* _EXERCISE OBJECTIVE_: Return all of the data exactly as given.

* _SUPPLIED INFORMATION_:
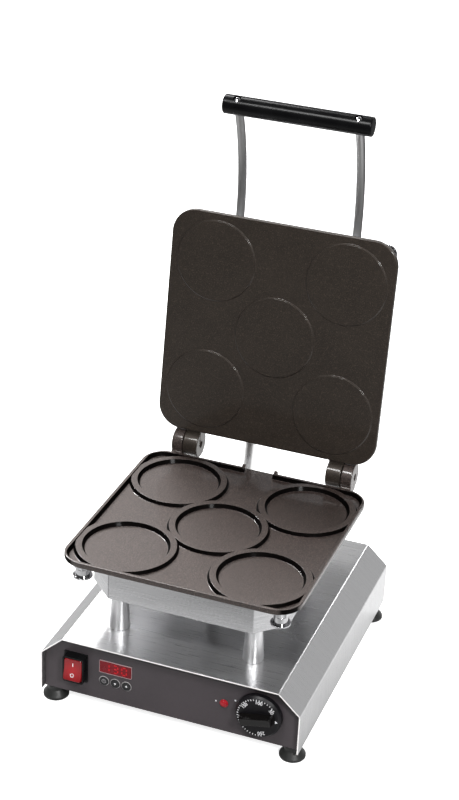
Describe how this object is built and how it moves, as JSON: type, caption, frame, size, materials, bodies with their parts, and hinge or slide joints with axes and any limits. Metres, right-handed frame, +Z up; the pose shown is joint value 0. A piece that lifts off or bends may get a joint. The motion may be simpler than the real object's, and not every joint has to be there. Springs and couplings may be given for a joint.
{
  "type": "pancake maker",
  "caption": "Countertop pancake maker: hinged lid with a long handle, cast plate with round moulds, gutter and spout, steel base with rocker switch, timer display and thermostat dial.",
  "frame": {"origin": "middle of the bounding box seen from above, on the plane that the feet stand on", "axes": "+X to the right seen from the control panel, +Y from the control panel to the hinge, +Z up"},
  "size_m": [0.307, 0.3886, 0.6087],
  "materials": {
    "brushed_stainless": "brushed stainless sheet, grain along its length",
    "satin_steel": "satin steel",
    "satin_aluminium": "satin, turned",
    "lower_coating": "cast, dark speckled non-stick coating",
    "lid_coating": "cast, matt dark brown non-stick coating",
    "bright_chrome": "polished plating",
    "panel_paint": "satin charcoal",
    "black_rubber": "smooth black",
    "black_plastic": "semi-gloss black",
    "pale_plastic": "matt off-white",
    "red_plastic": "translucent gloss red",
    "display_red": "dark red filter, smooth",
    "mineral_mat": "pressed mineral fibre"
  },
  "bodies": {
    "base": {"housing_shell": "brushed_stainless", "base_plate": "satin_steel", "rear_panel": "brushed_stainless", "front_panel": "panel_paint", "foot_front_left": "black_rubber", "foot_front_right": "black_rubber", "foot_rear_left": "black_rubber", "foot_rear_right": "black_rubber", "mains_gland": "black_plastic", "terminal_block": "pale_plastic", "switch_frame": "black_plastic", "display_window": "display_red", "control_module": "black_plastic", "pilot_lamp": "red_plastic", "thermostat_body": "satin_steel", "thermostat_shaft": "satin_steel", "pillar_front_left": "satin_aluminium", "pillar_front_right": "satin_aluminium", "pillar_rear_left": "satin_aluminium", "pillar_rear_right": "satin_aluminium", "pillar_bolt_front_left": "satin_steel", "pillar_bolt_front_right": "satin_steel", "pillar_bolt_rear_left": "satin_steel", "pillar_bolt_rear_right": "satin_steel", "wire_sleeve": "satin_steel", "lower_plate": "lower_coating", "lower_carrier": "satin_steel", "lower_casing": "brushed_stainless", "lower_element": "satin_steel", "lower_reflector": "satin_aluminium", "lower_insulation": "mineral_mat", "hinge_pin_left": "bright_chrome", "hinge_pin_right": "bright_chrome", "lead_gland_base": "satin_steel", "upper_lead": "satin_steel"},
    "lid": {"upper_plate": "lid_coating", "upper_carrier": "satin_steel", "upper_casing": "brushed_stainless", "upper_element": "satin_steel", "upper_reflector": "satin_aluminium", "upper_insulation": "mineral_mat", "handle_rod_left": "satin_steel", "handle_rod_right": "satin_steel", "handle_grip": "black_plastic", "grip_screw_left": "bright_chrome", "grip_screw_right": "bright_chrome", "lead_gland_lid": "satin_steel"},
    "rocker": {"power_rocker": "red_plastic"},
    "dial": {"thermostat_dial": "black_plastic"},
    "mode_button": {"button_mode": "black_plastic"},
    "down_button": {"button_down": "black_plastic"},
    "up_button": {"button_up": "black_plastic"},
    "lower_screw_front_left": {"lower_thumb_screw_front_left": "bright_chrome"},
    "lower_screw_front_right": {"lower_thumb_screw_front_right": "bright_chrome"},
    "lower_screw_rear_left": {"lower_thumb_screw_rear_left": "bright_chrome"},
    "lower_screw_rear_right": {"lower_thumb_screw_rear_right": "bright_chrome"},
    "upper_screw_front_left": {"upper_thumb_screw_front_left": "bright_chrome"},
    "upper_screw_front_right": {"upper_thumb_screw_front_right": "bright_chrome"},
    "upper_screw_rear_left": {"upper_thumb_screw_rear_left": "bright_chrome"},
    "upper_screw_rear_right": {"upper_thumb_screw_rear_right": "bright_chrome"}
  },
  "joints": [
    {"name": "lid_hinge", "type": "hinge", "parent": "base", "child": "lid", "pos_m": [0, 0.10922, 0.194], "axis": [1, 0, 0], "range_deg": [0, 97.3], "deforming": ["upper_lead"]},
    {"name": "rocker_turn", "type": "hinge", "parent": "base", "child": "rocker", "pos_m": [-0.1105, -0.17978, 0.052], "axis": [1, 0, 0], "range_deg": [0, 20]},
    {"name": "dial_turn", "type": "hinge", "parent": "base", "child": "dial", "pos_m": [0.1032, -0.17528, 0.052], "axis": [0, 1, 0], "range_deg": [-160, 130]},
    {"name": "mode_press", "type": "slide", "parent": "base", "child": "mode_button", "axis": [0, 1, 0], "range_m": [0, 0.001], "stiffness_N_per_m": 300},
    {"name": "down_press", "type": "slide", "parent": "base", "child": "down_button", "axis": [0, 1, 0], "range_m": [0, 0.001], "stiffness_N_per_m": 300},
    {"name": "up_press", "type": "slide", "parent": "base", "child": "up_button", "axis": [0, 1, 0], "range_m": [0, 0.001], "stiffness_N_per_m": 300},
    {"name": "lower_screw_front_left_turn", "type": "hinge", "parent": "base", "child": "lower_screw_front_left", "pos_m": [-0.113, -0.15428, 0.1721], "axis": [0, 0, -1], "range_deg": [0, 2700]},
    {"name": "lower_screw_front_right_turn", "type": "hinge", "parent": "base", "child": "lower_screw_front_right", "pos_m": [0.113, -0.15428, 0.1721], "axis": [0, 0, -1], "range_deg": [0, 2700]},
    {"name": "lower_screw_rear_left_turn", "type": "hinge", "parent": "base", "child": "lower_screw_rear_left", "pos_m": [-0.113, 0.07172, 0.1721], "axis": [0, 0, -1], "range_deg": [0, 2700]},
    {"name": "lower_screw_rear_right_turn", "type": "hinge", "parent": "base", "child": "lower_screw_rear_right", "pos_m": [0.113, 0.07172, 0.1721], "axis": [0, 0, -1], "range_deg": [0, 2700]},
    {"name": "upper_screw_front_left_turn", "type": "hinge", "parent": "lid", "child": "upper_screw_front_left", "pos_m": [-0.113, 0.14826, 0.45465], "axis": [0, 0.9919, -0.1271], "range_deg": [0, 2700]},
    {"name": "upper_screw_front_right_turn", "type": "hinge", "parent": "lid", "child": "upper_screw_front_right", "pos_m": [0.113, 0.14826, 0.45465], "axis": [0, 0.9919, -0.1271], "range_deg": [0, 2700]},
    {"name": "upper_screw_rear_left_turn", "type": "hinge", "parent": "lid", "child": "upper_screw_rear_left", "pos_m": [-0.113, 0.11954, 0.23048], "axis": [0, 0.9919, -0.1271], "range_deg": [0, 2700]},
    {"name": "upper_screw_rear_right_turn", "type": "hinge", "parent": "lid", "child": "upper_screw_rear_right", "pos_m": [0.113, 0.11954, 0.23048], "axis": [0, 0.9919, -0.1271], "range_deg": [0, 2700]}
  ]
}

* _OUTPUT BELOW_:
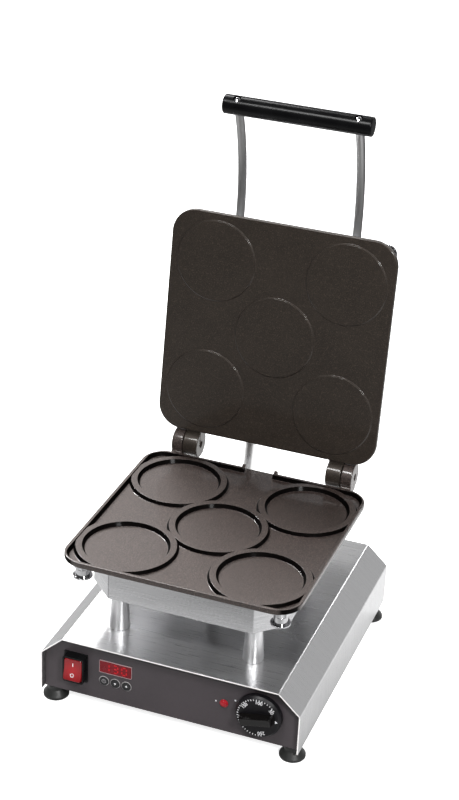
Describe how this object is built and how it moves, as JSON: type, caption, frame, size, materials, bodies with their parts, and hinge or slide joints with axes and any limits. Metres, right-handed frame, +Z up; the pose shown is joint value 0. A piece that lifts off or bends may get a joint. The motion may be simpler than the real object's, and not every joint has to be there. Springs and couplings may be given for a joint.
{
  "type": "pancake maker",
  "caption": "Countertop pancake maker: hinged lid with a long handle, cast plate with round moulds, gutter and spout, steel base with rocker switch, timer display and thermostat dial.",
  "frame": {"origin": "middle of the bounding box seen from above, on the plane that the feet stand on", "axes": "+X to the right seen from the control panel, +Y from the control panel to the hinge, +Z up"},
  "size_m": [0.307, 0.3886, 0.6087],
  "materials": {
    "brushed_stainless": "brushed stainless sheet, grain along its length",
    "satin_steel": "satin steel",
    "satin_aluminium": "satin, turned",
    "lower_coating": "cast, dark speckled non-stick coating",
    "lid_coating": "cast, matt dark brown non-stick coating",
    "bright_chrome": "polished plating",
    "panel_paint": "satin charcoal",
    "black_rubber": "smooth black",
    "black_plastic": "semi-gloss black",
    "pale_plastic": "matt off-white",
    "red_plastic": "translucent gloss red",
    "display_red": "dark red filter, smooth",
    "mineral_mat": "pressed mineral fibre"
  },
  "bodies": {
    "base": {"housing_shell": "brushed_stainless", "base_plate": "satin_steel", "rear_panel": "brushed_stainless", "front_panel": "panel_paint", "foot_front_left": "black_rubber", "foot_front_right": "black_rubber", "foot_rear_left": "black_rubber", "foot_rear_right": "black_rubber", "mains_gland": "black_plastic", "terminal_block": "pale_plastic", "switch_frame": "black_plastic", "display_window": "display_red", "control_module": "black_plastic", "pilot_lamp": "red_plastic", "thermostat_body": "satin_steel", "thermostat_shaft": "satin_steel", "pillar_front_left": "satin_aluminium", "pillar_front_right": "satin_aluminium", "pillar_rear_left": "satin_aluminium", "pillar_rear_right": "satin_aluminium", "pillar_bolt_front_left": "satin_steel", "pillar_bolt_front_right": "satin_steel", "pillar_bolt_rear_left": "satin_steel", "pillar_bolt_rear_right": "satin_steel", "wire_sleeve": "satin_steel", "lower_plate": "lower_coating", "lower_carrier": "satin_steel", "lower_casing": "brushed_stainless", "lower_element": "satin_steel", "lower_reflector": "satin_aluminium", "lower_insulation": "mineral_mat", "hinge_pin_left": "bright_chrome", "hinge_pin_right": "bright_chrome", "lead_gland_base": "satin_steel", "upper_lead": "satin_steel"},
    "lid": {"upper_plate": "lid_coating", "upper_carrier": "satin_steel", "upper_casing": "brushed_stainless", "upper_element": "satin_steel", "upper_reflector": "satin_aluminium", "upper_insulation": "mineral_mat", "handle_rod_left": "satin_steel", "handle_rod_right": "satin_steel", "handle_grip": "black_plastic", "grip_screw_left": "bright_chrome", "grip_screw_right": "bright_chrome", "lead_gland_lid": "satin_steel"},
    "rocker": {"power_rocker": "red_plastic"},
    "dial": {"thermostat_dial": "black_plastic"},
    "mode_button": {"button_mode": "black_plastic"},
    "down_button": {"button_down": "black_plastic"},
    "up_button": {"button_up": "black_plastic"},
    "lower_screw_front_left": {"lower_thumb_screw_front_left": "bright_chrome"},
    "lower_screw_front_right": {"lower_thumb_screw_front_right": "bright_chrome"},
    "lower_screw_rear_left": {"lower_thumb_screw_rear_left": "bright_chrome"},
    "lower_screw_rear_right": {"lower_thumb_screw_rear_right": "bright_chrome"},
    "upper_screw_front_left": {"upper_thumb_screw_front_left": "bright_chrome"},
    "upper_screw_front_right": {"upper_thumb_screw_front_right": "bright_chrome"},
    "upper_screw_rear_left": {"upper_thumb_screw_rear_left": "bright_chrome"},
    "upper_screw_rear_right": {"upper_thumb_screw_rear_right": "bright_chrome"}
  },
  "joints": [
    {"name": "lid_hinge", "type": "hinge", "parent": "base", "child": "lid", "pos_m": [0, 0.10922, 0.194], "axis": [1, 0, 0], "range_deg": [0, 97.3], "deforming": ["upper_lead"]},
    {"name": "rocker_turn", "type": "hinge", "parent": "base", "child": "rocker", "pos_m": [-0.1105, -0.17978, 0.052], "axis": [1, 0, 0], "range_deg": [0, 20]},
    {"name": "dial_turn", "type": "hinge", "parent": "base", "child": "dial", "pos_m": [0.1032, -0.17528, 0.052], "axis": [0, 1, 0], "range_deg": [-160, 130]},
    {"name": "mode_press", "type": "slide", "parent": "base", "child": "mode_button", "axis": [0, 1, 0], "range_m": [0, 0.001], "stiffness_N_per_m": 300},
    {"name": "down_press", "type": "slide", "parent": "base", "child": "down_button", "axis": [0, 1, 0], "range_m": [0, 0.001], "stiffness_N_per_m": 300},
    {"name": "up_press", "type": "slide", "parent": "base", "child": "up_button", "axis": [0, 1, 0], "range_m": [0, 0.001], "stiffness_N_per_m": 300},
    {"name": "lower_screw_front_left_turn", "type": "hinge", "parent": "base", "child": "lower_screw_front_left", "pos_m": [-0.113, -0.15428, 0.1721], "axis": [0, 0, -1], "range_deg": [0, 2700]},
    {"name": "lower_screw_front_right_turn", "type": "hinge", "parent": "base", "child": "lower_screw_front_right", "pos_m": [0.113, -0.15428, 0.1721], "axis": [0, 0, -1], "range_deg": [0, 2700]},
    {"name": "lower_screw_rear_left_turn", "type": "hinge", "parent": "base", "child": "lower_screw_rear_left", "pos_m": [-0.113, 0.07172, 0.1721], "axis": [0, 0, -1], "range_deg": [0, 2700]},
    {"name": "lower_screw_rear_right_turn", "type": "hinge", "parent": "base", "child": "lower_screw_rear_right", "pos_m": [0.113, 0.07172, 0.1721], "axis": [0, 0, -1], "range_deg": [0, 2700]},
    {"name": "upper_screw_front_left_turn", "type": "hinge", "parent": "lid", "child": "upper_screw_front_left", "pos_m": [-0.113, 0.14826, 0.45465], "axis": [0, 0.9919, -0.1271], "range_deg": [0, 2700]},
    {"name": "upper_screw_front_right_turn", "type": "hinge", "parent": "lid", "child": "upper_screw_front_right", "pos_m": [0.113, 0.14826, 0.45465], "axis": [0, 0.9919, -0.1271], "range_deg": [0, 2700]},
    {"name": "upper_screw_rear_left_turn", "type": "hinge", "parent": "lid", "child": "upper_screw_rear_left", "pos_m": [-0.113, 0.11954, 0.23048], "axis": [0, 0.9919, -0.1271], "range_deg": [0, 2700]},
    {"name": "upper_screw_rear_right_turn", "type": "hinge", "parent": "lid", "child": "upper_screw_rear_right", "pos_m": [0.113, 0.11954, 0.23048], "axis": [0, 0.9919, -0.1271], "range_deg": [0, 2700]}
  ]
}